## BEGIN
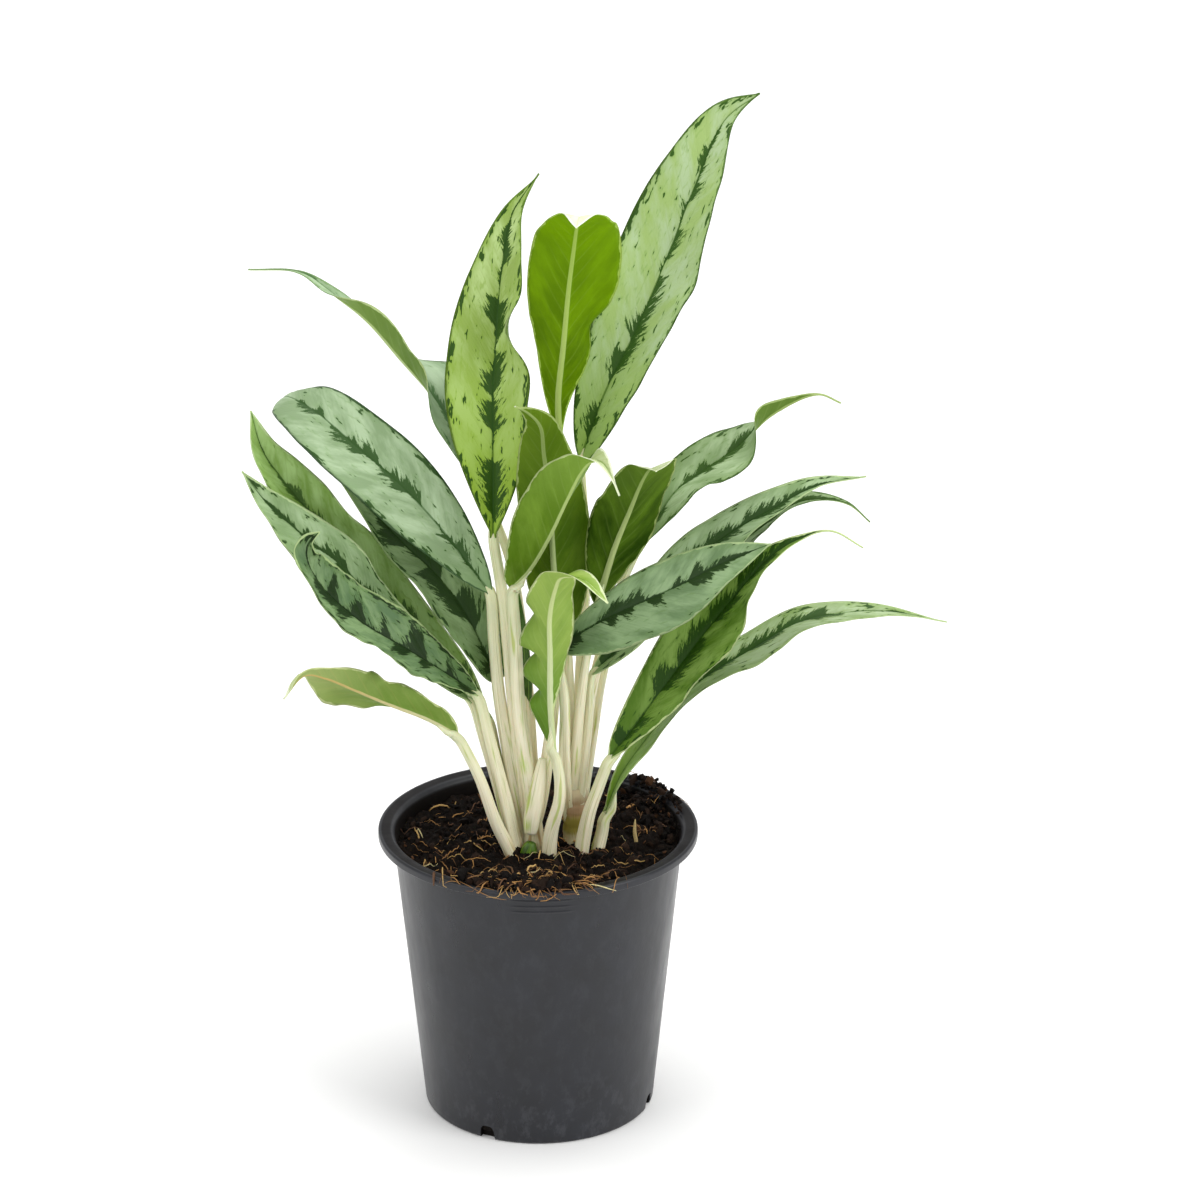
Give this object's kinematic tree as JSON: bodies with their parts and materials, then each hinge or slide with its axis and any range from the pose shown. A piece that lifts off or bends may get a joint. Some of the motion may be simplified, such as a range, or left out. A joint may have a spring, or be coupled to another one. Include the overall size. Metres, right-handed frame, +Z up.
{
  "type": "potted chinese evergreen",
  "caption": "Chinese evergreen house plant: pointed, silver-marked leaves on cream stalks in a round black nursery pot filled with soil.",
  "frame": {"origin": "centre of the underside of the pot's base, on the surface that the pot stands on", "axes": "+Z up through the middle of the pot; -Y towards the front, the side that the picture shows; +X to the right as seen from the front"},
  "size_m": [0.2615, 0.12, 0.3833],
  "materials": {
    "pot_plastic": "satin",
    "potting_soil": "matte",
    "stalk": "satin",
    "leaf_silver": "satin",
    "leaf_green": "satin",
    "leaf_underside": "satin",
    "leaf_dark_underside": "satin"
  },
  "bodies": {
    "root": {"pot": "pot_plastic", "soil": "potting_soil", "stalks_left": "stalk", "stalks_right": "stalk", "stalks_front": "stalk", "leaf_tall_right": "leaf_silver", "leaf_bright_centre": "leaf_underside", "leaf_tall_left": "leaf_silver", "leaf_far_left": "leaf_silver", "leaf_broad_left": "leaf_silver", "leaf_mid_left_back": "leaf_green", "leaf_mid_left_front": "leaf_silver", "leaf_low_left": "leaf_green", "leaf_bottom_left": "leaf_underside", "leaf_inner_left": "leaf_silver", "leaf_centre_arch": "leaf_underside", "leaf_small_front": "leaf_underside", "leaf_centre_dark": "leaf_dark_underside", "leaf_centre_right_dark": "leaf_dark_underside", "leaf_upper_right": "leaf_silver", "leaf_middle_right": "leaf_silver", "leaf_middle_right_back": "leaf_silver", "leaf_low_right": "leaf_green", "leaf_front_silver": "leaf_silver", "leaf_lowest_right": "leaf_silver"}
  },
  "joints": []
}
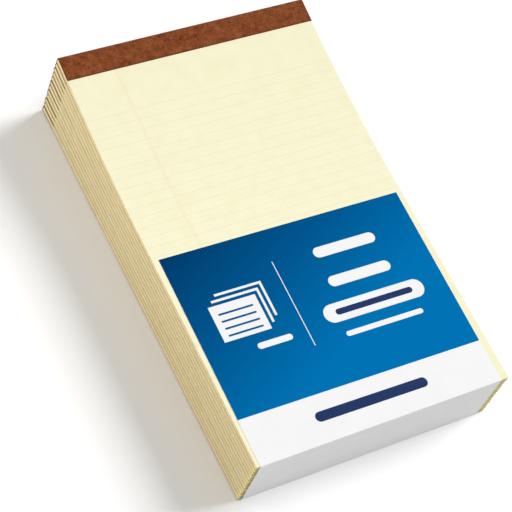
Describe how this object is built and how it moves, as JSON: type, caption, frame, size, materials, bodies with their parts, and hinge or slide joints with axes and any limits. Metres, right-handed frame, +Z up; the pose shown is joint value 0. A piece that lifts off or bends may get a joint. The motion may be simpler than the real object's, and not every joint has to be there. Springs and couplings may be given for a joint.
{
  "type": "pack of legal pads",
  "caption": "Banded pack of canary legal pads: ruled leaves on backing boards, stapled and bound over the head, held at the foot by a folded paper label.",
  "frame": {"origin": "middle of the pack's outline, on the surface that it lies on", "axes": "+X across the pads, +Y towards the bound head, +Z up"},
  "size_m": [0.2162, 0.3564, 0.0699],
  "materials": {
    "canary_paper": "matt uncoated writing paper",
    "backing_board": "matt grey-brown chipboard",
    "headband": "leather-grained binding paper, satin",
    "staple_wire": "bright flat wire",
    "label_paper": "smooth coated label paper",
    "blue_ink": "printed ink, satin",
    "navy_ink": "printed ink, satin",
    "rule_ink": "printed ink, matt",
    "margin_ink": "printed ink, matt"
  },
  "bodies": {
    "root": {"label": "label_paper", "label_blue_print": "blue_ink", "label_navy_print": "navy_ink", "pad_01_backing_board": "backing_board", "pad_01_headband": "headband", "pad_01_sheets": "canary_paper", "pad_01_staples": "staple_wire", "pad_02_backing_board": "backing_board", "pad_02_headband": "headband", "pad_02_sheets": "canary_paper", "pad_02_staples": "staple_wire", "pad_03_backing_board": "backing_board", "pad_03_headband": "headband", "pad_03_sheets": "canary_paper", "pad_03_staples": "staple_wire", "pad_04_backing_board": "backing_board", "pad_04_headband": "headband", "pad_04_sheets": "canary_paper", "pad_04_staples": "staple_wire", "pad_05_backing_board": "backing_board", "pad_05_headband": "headband", "pad_05_sheets": "canary_paper", "pad_05_staples": "staple_wire", "pad_06_backing_board": "backing_board", "pad_06_headband": "headband", "pad_06_sheets": "canary_paper", "pad_06_staples": "staple_wire", "pad_07_backing_board": "backing_board", "pad_07_headband": "headband", "pad_07_sheets": "canary_paper", "pad_07_staples": "staple_wire", "pad_08_backing_board": "backing_board", "pad_08_headband": "headband", "pad_08_sheets": "canary_paper", "pad_08_staples": "staple_wire", "pad_09_backing_board": "backing_board", "pad_09_headband": "headband", "pad_09_sheets": "canary_paper", "pad_09_staples": "staple_wire", "pad_10_backing_board": "backing_board", "pad_10_headband": "headband", "pad_10_sheets": "canary_paper", "pad_10_staples": "staple_wire", "pad_11_backing_board": "backing_board", "pad_11_headband": "headband", "pad_11_sheets": "canary_paper", "pad_11_staples": "staple_wire", "pad_12_backing_board": "backing_board", "pad_12_headband": "headband", "pad_12_sheets": "canary_paper", "pad_12_staples": "staple_wire", "page_margin_lines": "margin_ink", "page_ruling": "rule_ink"}
  },
  "joints": []
}
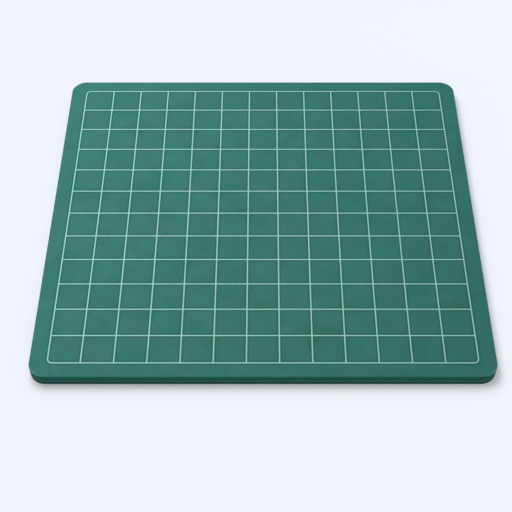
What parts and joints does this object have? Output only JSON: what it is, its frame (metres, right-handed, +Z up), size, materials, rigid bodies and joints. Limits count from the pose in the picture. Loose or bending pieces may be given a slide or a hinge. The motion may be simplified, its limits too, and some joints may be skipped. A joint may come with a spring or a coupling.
{
  "type": "flexible cutting mat",
  "caption": "Flat rectangular laminated PVC mat with rounded corners, eased edges and a flush printed square grid inside a border line, for cutting on.",
  "frame": {"origin": "middle of the underside, where the mat rests", "axes": "+X along the long side, +Y to the far edge, +Z up out of the printed cutting face"},
  "size_m": [0.141, 0.13, 0.004],
  "materials": {
    "skin_pvc": "matte",
    "healing_pvc": "matte",
    "core_pvc": "matte",
    "grid_ink": "satin"
  },
  "bodies": {
    "root": {"bottom_skin": "skin_pvc", "lower_healing_ply": "healing_pvc", "stiff_core": "core_pvc", "upper_healing_ply": "healing_pvc", "top_skin": "skin_pvc", "printed_grid": "grid_ink"}
  },
  "joints": []
}
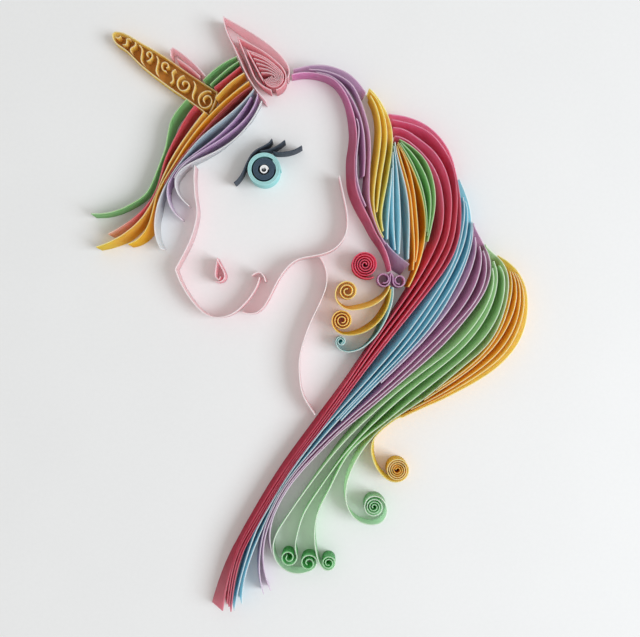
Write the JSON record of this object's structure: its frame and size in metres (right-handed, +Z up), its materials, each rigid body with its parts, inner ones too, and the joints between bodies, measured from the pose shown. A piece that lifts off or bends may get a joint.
## END
### What to work on:
Would you give the material above again, complete and exact?

### Solution for this problem:
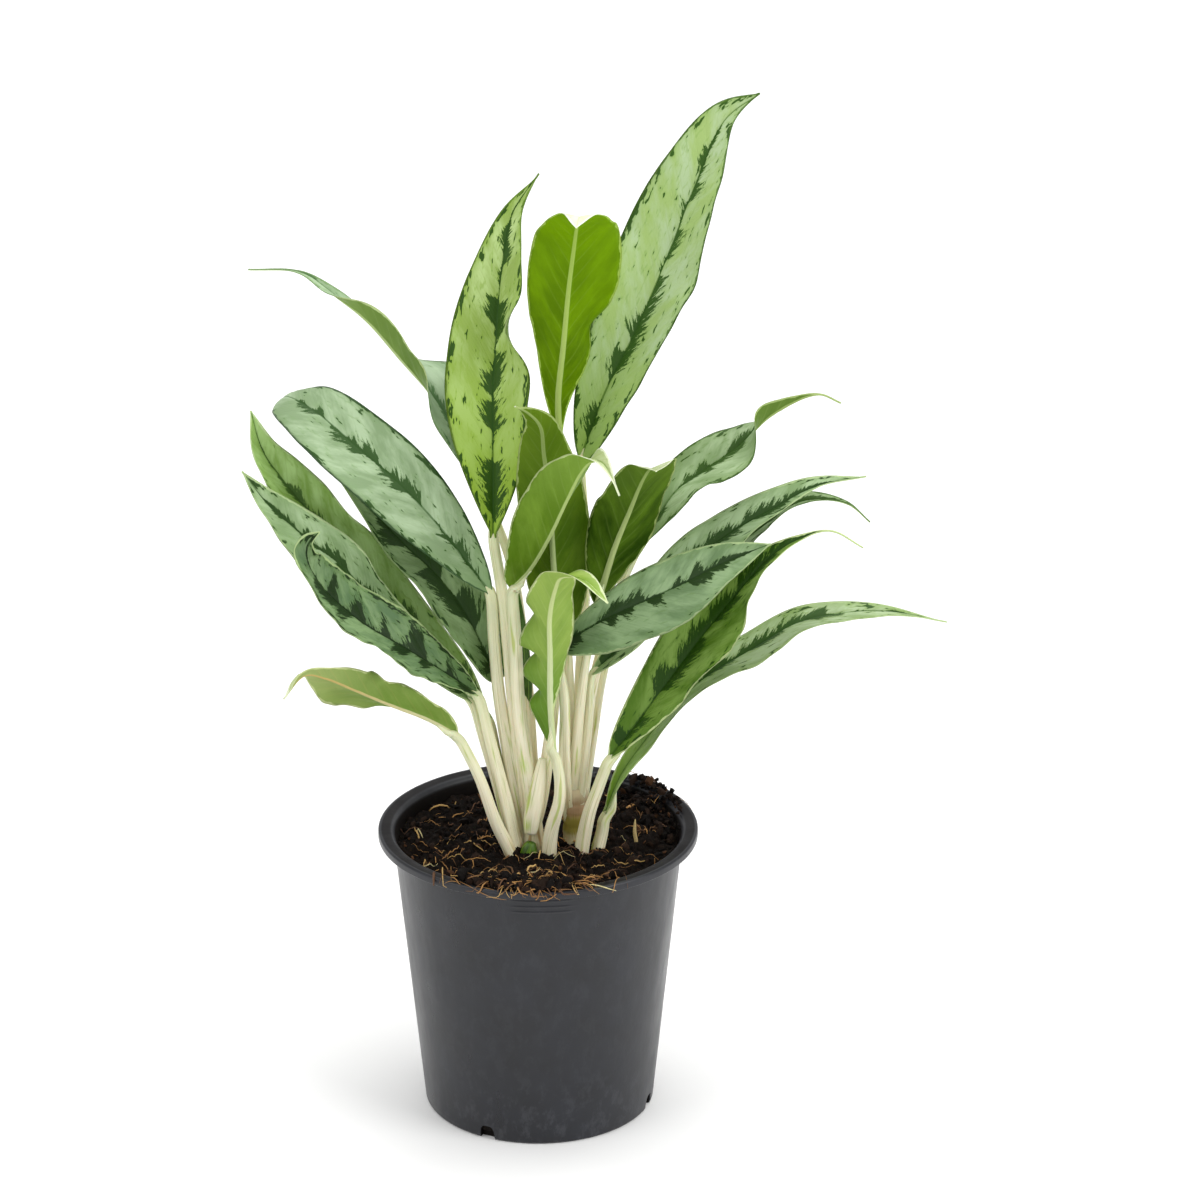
Give this object's kinematic tree as JSON: bodies with their parts and materials, then each hinge or slide with its axis and any range from the pose shown. A piece that lifts off or bends may get a joint. Some of the motion may be simplified, such as a range, or left out. A joint may have a spring, or be coupled to another one. Include the overall size. Metres, right-handed frame, +Z up.
{
  "type": "potted chinese evergreen",
  "caption": "Chinese evergreen house plant: pointed, silver-marked leaves on cream stalks in a round black nursery pot filled with soil.",
  "frame": {"origin": "centre of the underside of the pot's base, on the surface that the pot stands on", "axes": "+Z up through the middle of the pot; -Y towards the front, the side that the picture shows; +X to the right as seen from the front"},
  "size_m": [0.2615, 0.12, 0.3833],
  "materials": {
    "pot_plastic": "satin",
    "potting_soil": "matte",
    "stalk": "satin",
    "leaf_silver": "satin",
    "leaf_green": "satin",
    "leaf_underside": "satin",
    "leaf_dark_underside": "satin"
  },
  "bodies": {
    "root": {"pot": "pot_plastic", "soil": "potting_soil", "stalks_left": "stalk", "stalks_right": "stalk", "stalks_front": "stalk", "leaf_tall_right": "leaf_silver", "leaf_bright_centre": "leaf_underside", "leaf_tall_left": "leaf_silver", "leaf_far_left": "leaf_silver", "leaf_broad_left": "leaf_silver", "leaf_mid_left_back": "leaf_green", "leaf_mid_left_front": "leaf_silver", "leaf_low_left": "leaf_green", "leaf_bottom_left": "leaf_underside", "leaf_inner_left": "leaf_silver", "leaf_centre_arch": "leaf_underside", "leaf_small_front": "leaf_underside", "leaf_centre_dark": "leaf_dark_underside", "leaf_centre_right_dark": "leaf_dark_underside", "leaf_upper_right": "leaf_silver", "leaf_middle_right": "leaf_silver", "leaf_middle_right_back": "leaf_silver", "leaf_low_right": "leaf_green", "leaf_front_silver": "leaf_silver", "leaf_lowest_right": "leaf_silver"}
  },
  "joints": []
}
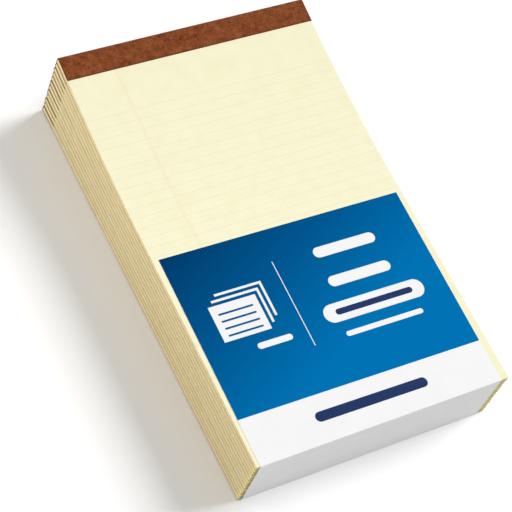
Describe how this object is built and how it moves, as JSON: type, caption, frame, size, materials, bodies with their parts, and hinge or slide joints with axes and any limits. Metres, right-handed frame, +Z up; the pose shown is joint value 0. A piece that lifts off or bends may get a joint. The motion may be simpler than the real object's, and not every joint has to be there. Springs and couplings may be given for a joint.
{
  "type": "pack of legal pads",
  "caption": "Banded pack of canary legal pads: ruled leaves on backing boards, stapled and bound over the head, held at the foot by a folded paper label.",
  "frame": {"origin": "middle of the pack's outline, on the surface that it lies on", "axes": "+X across the pads, +Y towards the bound head, +Z up"},
  "size_m": [0.2162, 0.3564, 0.0699],
  "materials": {
    "canary_paper": "matt uncoated writing paper",
    "backing_board": "matt grey-brown chipboard",
    "headband": "leather-grained binding paper, satin",
    "staple_wire": "bright flat wire",
    "label_paper": "smooth coated label paper",
    "blue_ink": "printed ink, satin",
    "navy_ink": "printed ink, satin",
    "rule_ink": "printed ink, matt",
    "margin_ink": "printed ink, matt"
  },
  "bodies": {
    "root": {"label": "label_paper", "label_blue_print": "blue_ink", "label_navy_print": "navy_ink", "pad_01_backing_board": "backing_board", "pad_01_headband": "headband", "pad_01_sheets": "canary_paper", "pad_01_staples": "staple_wire", "pad_02_backing_board": "backing_board", "pad_02_headband": "headband", "pad_02_sheets": "canary_paper", "pad_02_staples": "staple_wire", "pad_03_backing_board": "backing_board", "pad_03_headband": "headband", "pad_03_sheets": "canary_paper", "pad_03_staples": "staple_wire", "pad_04_backing_board": "backing_board", "pad_04_headband": "headband", "pad_04_sheets": "canary_paper", "pad_04_staples": "staple_wire", "pad_05_backing_board": "backing_board", "pad_05_headband": "headband", "pad_05_sheets": "canary_paper", "pad_05_staples": "staple_wire", "pad_06_backing_board": "backing_board", "pad_06_headband": "headband", "pad_06_sheets": "canary_paper", "pad_06_staples": "staple_wire", "pad_07_backing_board": "backing_board", "pad_07_headband": "headband", "pad_07_sheets": "canary_paper", "pad_07_staples": "staple_wire", "pad_08_backing_board": "backing_board", "pad_08_headband": "headband", "pad_08_sheets": "canary_paper", "pad_08_staples": "staple_wire", "pad_09_backing_board": "backing_board", "pad_09_headband": "headband", "pad_09_sheets": "canary_paper", "pad_09_staples": "staple_wire", "pad_10_backing_board": "backing_board", "pad_10_headband": "headband", "pad_10_sheets": "canary_paper", "pad_10_staples": "staple_wire", "pad_11_backing_board": "backing_board", "pad_11_headband": "headband", "pad_11_sheets": "canary_paper", "pad_11_staples": "staple_wire", "pad_12_backing_board": "backing_board", "pad_12_headband": "headband", "pad_12_sheets": "canary_paper", "pad_12_staples": "staple_wire", "page_margin_lines": "margin_ink", "page_ruling": "rule_ink"}
  },
  "joints": []
}
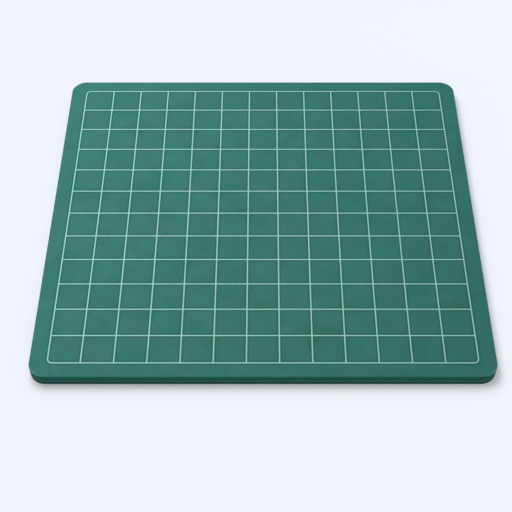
What parts and joints does this object have? Output only JSON: what it is, its frame (metres, right-handed, +Z up), size, materials, rigid bodies and joints. Limits count from the pose in the picture. Loose or bending pieces may be given a slide or a hinge. The motion may be simplified, its limits too, and some joints may be skipped. A joint may come with a spring or a coupling.
{
  "type": "flexible cutting mat",
  "caption": "Flat rectangular laminated PVC mat with rounded corners, eased edges and a flush printed square grid inside a border line, for cutting on.",
  "frame": {"origin": "middle of the underside, where the mat rests", "axes": "+X along the long side, +Y to the far edge, +Z up out of the printed cutting face"},
  "size_m": [0.141, 0.13, 0.004],
  "materials": {
    "skin_pvc": "matte",
    "healing_pvc": "matte",
    "core_pvc": "matte",
    "grid_ink": "satin"
  },
  "bodies": {
    "root": {"bottom_skin": "skin_pvc", "lower_healing_ply": "healing_pvc", "stiff_core": "core_pvc", "upper_healing_ply": "healing_pvc", "top_skin": "skin_pvc", "printed_grid": "grid_ink"}
  },
  "joints": []
}
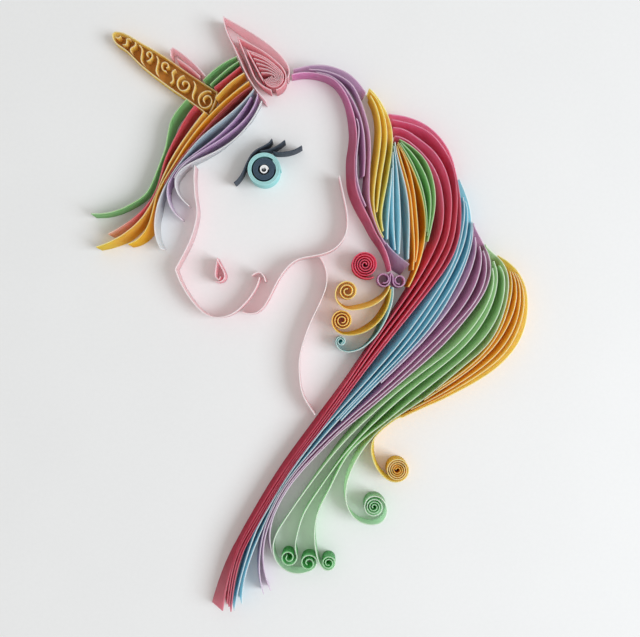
Write the JSON record of this object's structure: its frame and size in metres (right-handed, +Z up), its materials, each rigid body with its parts, inner ones too, and the joints between bodies, measured from the pose shown. A piece that lifts off or bends may get a joint.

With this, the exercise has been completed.